### TASK DESCRIPTION
Using the listing below, set down each line from the line containing "The three.js and" through the line containing "bpy.context.scene.world = world", both ends included, exactly and with nothing added.

### DATASET RECORDS
####################

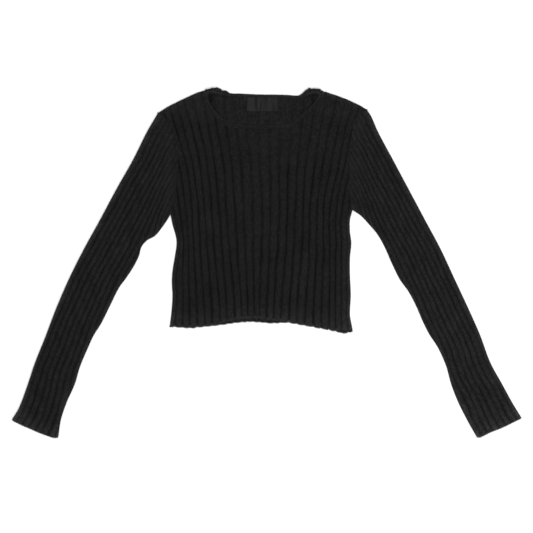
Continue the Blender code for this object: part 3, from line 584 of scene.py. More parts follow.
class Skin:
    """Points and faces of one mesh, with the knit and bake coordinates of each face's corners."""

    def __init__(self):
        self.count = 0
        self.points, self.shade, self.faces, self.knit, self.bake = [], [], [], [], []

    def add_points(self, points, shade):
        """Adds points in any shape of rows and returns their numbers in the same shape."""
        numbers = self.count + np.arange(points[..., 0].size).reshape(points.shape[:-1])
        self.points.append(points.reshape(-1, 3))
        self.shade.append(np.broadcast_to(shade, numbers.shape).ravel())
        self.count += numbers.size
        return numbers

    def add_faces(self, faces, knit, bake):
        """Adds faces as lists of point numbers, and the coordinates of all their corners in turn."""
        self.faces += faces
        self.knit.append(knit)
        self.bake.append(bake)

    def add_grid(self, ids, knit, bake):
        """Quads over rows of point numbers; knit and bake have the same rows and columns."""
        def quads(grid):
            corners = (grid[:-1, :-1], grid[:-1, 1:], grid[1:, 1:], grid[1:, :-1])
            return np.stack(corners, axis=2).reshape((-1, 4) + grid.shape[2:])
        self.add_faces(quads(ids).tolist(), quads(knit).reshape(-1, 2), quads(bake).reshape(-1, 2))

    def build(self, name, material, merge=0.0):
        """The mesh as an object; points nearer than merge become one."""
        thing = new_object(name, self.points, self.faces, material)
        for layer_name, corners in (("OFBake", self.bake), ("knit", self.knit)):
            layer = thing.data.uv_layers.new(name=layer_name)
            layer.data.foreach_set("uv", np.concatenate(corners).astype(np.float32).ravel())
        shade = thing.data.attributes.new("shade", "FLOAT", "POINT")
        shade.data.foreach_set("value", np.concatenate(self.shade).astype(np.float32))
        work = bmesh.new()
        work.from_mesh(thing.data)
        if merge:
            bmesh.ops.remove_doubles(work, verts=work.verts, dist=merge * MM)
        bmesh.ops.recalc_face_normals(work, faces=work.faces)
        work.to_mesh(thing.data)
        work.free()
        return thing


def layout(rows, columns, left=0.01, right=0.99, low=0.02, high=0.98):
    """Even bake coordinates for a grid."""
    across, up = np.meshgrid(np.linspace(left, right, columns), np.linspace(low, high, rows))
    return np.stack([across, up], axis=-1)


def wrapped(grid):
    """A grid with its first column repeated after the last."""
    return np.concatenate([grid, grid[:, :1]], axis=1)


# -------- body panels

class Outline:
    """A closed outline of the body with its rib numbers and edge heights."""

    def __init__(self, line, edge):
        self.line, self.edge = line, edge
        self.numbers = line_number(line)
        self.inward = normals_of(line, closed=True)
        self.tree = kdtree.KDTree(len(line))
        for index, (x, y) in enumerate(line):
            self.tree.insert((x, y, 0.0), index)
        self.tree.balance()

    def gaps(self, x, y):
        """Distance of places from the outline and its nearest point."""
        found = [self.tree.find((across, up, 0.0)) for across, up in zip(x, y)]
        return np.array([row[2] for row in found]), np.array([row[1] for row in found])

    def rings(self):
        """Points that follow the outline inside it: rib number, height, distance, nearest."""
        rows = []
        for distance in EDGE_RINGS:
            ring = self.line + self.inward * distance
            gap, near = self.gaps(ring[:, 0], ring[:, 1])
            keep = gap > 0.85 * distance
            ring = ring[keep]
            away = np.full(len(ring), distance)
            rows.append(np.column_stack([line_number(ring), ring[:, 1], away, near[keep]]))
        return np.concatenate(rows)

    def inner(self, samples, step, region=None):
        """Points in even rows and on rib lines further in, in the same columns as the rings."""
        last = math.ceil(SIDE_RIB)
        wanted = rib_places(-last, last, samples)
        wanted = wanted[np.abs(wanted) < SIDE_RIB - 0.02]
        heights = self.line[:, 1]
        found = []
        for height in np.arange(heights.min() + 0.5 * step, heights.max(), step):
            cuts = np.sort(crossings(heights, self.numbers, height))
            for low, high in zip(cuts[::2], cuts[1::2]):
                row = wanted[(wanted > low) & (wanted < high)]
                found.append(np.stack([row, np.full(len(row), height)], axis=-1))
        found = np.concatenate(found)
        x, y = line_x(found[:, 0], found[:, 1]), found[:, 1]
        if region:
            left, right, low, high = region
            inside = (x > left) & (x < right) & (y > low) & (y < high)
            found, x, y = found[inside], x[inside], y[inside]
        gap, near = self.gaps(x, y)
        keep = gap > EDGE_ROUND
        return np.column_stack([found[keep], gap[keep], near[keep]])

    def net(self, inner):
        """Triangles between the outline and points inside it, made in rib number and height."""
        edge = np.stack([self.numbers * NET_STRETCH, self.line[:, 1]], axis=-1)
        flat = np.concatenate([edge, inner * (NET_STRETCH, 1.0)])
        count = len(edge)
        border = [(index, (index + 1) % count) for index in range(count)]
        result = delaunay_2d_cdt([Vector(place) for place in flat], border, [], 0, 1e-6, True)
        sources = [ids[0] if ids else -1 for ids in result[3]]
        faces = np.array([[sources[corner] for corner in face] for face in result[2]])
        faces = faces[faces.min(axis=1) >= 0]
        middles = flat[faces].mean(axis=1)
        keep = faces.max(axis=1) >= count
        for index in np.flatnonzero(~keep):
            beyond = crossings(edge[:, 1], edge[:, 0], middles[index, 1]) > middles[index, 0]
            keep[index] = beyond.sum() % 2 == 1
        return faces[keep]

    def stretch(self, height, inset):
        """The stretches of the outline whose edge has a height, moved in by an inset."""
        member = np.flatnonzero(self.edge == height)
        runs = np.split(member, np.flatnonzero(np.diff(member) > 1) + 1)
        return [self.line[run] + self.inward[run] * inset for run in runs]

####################

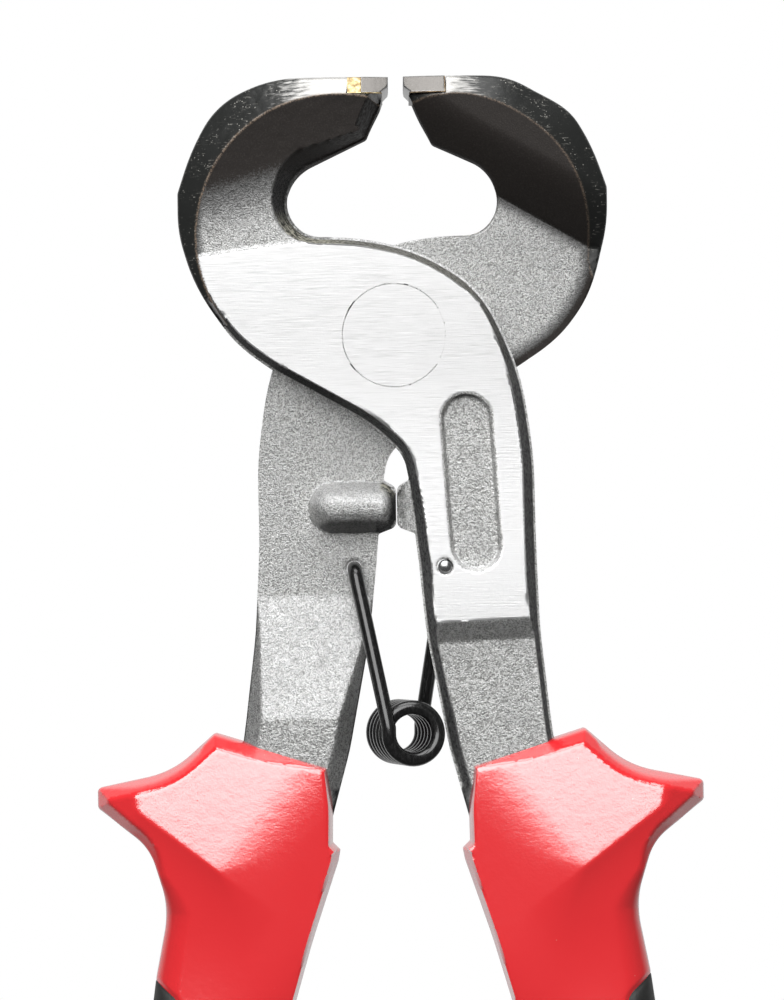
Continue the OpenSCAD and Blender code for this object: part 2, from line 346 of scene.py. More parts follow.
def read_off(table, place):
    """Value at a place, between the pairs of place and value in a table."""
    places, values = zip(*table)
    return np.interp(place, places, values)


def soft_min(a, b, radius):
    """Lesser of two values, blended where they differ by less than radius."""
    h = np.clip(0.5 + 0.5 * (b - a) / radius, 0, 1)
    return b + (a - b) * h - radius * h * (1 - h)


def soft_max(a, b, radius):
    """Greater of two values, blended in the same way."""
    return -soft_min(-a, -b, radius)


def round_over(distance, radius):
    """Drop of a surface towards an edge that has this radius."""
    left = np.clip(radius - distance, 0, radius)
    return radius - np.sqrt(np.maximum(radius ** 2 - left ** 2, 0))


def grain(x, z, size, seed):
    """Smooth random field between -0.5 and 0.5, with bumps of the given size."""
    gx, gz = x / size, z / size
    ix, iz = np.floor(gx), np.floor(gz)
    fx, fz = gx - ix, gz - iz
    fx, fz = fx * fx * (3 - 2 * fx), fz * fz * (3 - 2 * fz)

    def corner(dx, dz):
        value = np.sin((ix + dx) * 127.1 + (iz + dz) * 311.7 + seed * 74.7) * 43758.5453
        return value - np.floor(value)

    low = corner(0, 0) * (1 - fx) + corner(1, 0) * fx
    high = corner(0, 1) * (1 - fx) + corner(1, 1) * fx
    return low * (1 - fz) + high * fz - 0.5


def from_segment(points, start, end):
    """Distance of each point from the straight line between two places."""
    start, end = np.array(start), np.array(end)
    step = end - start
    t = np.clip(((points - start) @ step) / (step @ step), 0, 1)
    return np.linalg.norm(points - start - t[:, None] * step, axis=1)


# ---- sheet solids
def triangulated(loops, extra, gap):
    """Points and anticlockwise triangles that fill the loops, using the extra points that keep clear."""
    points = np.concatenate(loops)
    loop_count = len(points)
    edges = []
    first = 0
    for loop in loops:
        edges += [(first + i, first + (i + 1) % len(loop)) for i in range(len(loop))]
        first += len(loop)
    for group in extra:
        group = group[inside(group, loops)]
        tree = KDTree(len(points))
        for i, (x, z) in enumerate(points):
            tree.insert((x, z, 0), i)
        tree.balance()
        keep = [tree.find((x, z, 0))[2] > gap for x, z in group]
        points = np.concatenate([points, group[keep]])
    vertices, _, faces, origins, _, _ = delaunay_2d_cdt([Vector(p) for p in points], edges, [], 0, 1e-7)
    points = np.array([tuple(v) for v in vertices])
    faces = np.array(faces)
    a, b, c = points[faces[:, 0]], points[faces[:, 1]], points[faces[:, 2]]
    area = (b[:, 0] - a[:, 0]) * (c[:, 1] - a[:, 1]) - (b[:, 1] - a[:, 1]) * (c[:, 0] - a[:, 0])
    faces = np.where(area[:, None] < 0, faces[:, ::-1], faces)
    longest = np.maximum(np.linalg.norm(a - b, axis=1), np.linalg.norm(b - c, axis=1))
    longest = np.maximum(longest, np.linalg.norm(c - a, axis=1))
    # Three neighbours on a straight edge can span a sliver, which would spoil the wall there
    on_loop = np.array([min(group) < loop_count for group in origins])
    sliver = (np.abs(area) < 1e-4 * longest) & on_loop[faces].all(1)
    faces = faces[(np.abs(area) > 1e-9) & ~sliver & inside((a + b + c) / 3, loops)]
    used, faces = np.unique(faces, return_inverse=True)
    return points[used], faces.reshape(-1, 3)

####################

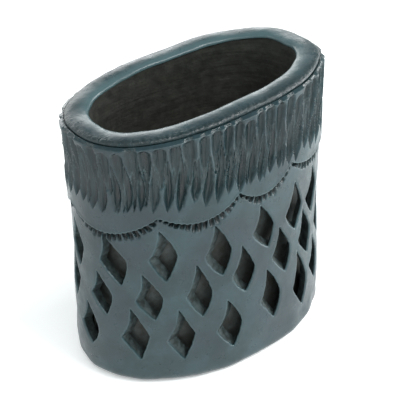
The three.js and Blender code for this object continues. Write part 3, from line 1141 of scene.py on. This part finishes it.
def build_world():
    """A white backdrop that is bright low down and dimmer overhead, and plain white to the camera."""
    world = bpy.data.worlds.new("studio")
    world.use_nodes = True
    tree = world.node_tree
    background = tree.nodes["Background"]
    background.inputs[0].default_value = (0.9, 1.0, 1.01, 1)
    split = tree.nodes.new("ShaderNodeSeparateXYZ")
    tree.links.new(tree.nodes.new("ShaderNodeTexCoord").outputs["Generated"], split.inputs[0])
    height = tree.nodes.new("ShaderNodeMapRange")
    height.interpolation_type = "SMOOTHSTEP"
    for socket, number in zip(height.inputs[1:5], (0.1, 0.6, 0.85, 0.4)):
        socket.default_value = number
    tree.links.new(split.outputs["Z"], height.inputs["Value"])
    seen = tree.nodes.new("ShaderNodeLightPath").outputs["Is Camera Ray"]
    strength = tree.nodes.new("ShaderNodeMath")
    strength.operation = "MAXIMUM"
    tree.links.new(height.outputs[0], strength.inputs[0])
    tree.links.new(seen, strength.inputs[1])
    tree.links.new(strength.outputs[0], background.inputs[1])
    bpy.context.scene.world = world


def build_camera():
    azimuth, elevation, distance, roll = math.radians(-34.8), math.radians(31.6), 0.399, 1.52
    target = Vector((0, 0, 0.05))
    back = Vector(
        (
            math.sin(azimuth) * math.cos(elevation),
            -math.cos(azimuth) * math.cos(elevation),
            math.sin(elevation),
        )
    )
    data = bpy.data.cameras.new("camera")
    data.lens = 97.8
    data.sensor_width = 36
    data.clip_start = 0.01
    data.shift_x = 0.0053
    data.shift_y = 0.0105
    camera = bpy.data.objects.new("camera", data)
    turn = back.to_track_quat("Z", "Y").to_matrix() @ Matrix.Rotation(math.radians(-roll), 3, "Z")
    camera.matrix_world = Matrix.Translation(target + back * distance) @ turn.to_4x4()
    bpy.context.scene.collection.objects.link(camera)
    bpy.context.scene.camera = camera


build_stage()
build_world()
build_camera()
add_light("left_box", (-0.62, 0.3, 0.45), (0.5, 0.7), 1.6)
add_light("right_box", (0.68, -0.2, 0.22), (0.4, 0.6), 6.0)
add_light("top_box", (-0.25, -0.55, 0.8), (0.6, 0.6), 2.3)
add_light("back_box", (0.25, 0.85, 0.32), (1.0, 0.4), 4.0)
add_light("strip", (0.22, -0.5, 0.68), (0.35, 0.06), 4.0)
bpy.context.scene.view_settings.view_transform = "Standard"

####################

### RESPONSE
The three.js and Blender code for this object continues. Write part 3, from line 1141 of scene.py on. This part finishes it.
def build_world():
    """A white backdrop that is bright low down and dimmer overhead, and plain white to the camera."""
    world = bpy.data.worlds.new("studio")
    world.use_nodes = True
    tree = world.node_tree
    background = tree.nodes["Background"]
    background.inputs[0].default_value = (0.9, 1.0, 1.01, 1)
    split = tree.nodes.new("ShaderNodeSeparateXYZ")
    tree.links.new(tree.nodes.new("ShaderNodeTexCoord").outputs["Generated"], split.inputs[0])
    height = tree.nodes.new("ShaderNodeMapRange")
    height.interpolation_type = "SMOOTHSTEP"
    for socket, number in zip(height.inputs[1:5], (0.1, 0.6, 0.85, 0.4)):
        socket.default_value = number
    tree.links.new(split.outputs["Z"], height.inputs["Value"])
    seen = tree.nodes.new("ShaderNodeLightPath").outputs["Is Camera Ray"]
    strength = tree.nodes.new("ShaderNodeMath")
    strength.operation = "MAXIMUM"
    tree.links.new(height.outputs[0], strength.inputs[0])
    tree.links.new(seen, strength.inputs[1])
    tree.links.new(strength.outputs[0], background.inputs[1])
    bpy.context.scene.world = world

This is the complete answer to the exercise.